Goal of the exercise:
Track down each line that has the word "scene" and copy it.

Data:
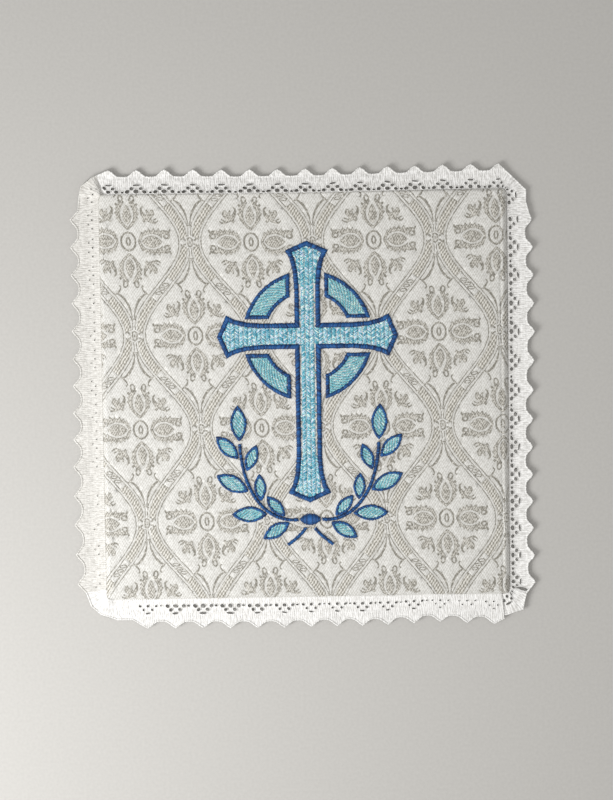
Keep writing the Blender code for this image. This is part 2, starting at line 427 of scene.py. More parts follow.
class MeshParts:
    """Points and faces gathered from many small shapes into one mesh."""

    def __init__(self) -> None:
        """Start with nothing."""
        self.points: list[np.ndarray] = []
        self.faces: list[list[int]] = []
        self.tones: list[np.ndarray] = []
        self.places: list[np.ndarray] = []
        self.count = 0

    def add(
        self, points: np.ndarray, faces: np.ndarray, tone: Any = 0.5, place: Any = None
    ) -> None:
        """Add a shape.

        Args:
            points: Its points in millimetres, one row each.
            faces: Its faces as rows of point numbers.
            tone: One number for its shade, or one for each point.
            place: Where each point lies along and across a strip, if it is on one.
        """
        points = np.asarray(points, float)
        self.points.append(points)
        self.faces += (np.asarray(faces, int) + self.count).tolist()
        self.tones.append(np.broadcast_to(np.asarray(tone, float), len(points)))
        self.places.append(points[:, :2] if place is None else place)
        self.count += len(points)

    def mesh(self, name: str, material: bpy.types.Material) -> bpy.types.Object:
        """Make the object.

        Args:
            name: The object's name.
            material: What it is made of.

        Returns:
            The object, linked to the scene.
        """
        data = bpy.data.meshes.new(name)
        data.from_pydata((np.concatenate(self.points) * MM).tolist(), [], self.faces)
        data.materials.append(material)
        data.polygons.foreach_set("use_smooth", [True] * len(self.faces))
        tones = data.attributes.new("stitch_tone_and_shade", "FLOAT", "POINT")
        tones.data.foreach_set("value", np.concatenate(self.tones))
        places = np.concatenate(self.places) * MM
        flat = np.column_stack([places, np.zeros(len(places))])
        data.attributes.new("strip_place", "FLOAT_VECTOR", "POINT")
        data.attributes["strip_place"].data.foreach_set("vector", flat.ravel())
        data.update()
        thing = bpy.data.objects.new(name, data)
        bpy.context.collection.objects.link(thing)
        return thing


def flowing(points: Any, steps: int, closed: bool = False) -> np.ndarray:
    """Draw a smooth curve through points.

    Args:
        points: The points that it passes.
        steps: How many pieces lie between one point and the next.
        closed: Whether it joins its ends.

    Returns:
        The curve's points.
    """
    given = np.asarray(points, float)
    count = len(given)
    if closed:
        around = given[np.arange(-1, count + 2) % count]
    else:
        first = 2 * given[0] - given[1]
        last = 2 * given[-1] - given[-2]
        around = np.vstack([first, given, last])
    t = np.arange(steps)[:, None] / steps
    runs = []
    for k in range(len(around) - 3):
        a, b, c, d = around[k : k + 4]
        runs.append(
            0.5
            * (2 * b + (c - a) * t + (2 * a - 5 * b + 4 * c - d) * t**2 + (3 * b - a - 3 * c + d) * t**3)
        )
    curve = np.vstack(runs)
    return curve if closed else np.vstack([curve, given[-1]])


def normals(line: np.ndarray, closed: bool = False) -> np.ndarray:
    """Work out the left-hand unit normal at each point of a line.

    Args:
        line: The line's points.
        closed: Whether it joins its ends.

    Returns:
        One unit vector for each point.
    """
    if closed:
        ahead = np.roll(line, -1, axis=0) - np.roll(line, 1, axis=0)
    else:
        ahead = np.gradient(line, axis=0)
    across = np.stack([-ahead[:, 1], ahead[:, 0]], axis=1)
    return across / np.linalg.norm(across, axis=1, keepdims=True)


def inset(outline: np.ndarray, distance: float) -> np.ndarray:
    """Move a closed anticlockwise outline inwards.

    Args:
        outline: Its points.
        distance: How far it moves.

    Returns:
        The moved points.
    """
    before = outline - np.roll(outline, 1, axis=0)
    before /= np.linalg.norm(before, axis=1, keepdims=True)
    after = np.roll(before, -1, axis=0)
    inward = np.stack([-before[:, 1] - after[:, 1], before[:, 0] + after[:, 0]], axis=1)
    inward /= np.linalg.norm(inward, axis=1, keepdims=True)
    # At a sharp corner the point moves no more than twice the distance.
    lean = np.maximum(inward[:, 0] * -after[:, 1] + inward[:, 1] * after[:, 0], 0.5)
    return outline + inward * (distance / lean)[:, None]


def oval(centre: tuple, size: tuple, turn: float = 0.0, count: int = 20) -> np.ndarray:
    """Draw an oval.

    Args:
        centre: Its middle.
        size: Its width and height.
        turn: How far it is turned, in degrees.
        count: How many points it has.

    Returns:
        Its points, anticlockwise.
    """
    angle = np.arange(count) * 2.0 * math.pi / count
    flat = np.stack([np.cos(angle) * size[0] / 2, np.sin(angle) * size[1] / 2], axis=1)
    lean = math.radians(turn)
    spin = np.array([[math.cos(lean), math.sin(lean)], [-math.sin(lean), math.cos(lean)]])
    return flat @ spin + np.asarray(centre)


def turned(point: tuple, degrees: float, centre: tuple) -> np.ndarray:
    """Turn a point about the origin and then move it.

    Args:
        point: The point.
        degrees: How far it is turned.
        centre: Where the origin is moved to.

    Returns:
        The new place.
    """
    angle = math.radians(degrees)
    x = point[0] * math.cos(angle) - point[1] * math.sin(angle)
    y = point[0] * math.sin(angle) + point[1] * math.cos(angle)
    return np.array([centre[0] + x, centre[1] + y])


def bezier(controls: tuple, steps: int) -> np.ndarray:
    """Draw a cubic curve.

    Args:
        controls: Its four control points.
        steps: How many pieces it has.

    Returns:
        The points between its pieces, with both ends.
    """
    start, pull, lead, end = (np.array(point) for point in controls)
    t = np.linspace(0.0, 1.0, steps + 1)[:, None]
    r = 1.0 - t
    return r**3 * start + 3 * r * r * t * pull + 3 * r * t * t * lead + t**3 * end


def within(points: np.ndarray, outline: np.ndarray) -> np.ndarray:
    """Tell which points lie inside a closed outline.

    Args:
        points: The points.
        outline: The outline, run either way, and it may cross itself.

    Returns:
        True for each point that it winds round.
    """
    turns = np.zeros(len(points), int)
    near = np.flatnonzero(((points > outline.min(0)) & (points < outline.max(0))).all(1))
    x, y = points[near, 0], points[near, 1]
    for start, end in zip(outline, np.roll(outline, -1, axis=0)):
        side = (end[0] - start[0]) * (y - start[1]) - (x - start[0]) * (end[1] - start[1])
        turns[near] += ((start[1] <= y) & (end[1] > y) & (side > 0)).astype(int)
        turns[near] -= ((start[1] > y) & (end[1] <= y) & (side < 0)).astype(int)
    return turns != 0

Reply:
Keep writing the Blender code for this image. This is part 2, starting at line 427 of scene.py. More parts follow.
            The object, linked to the scene.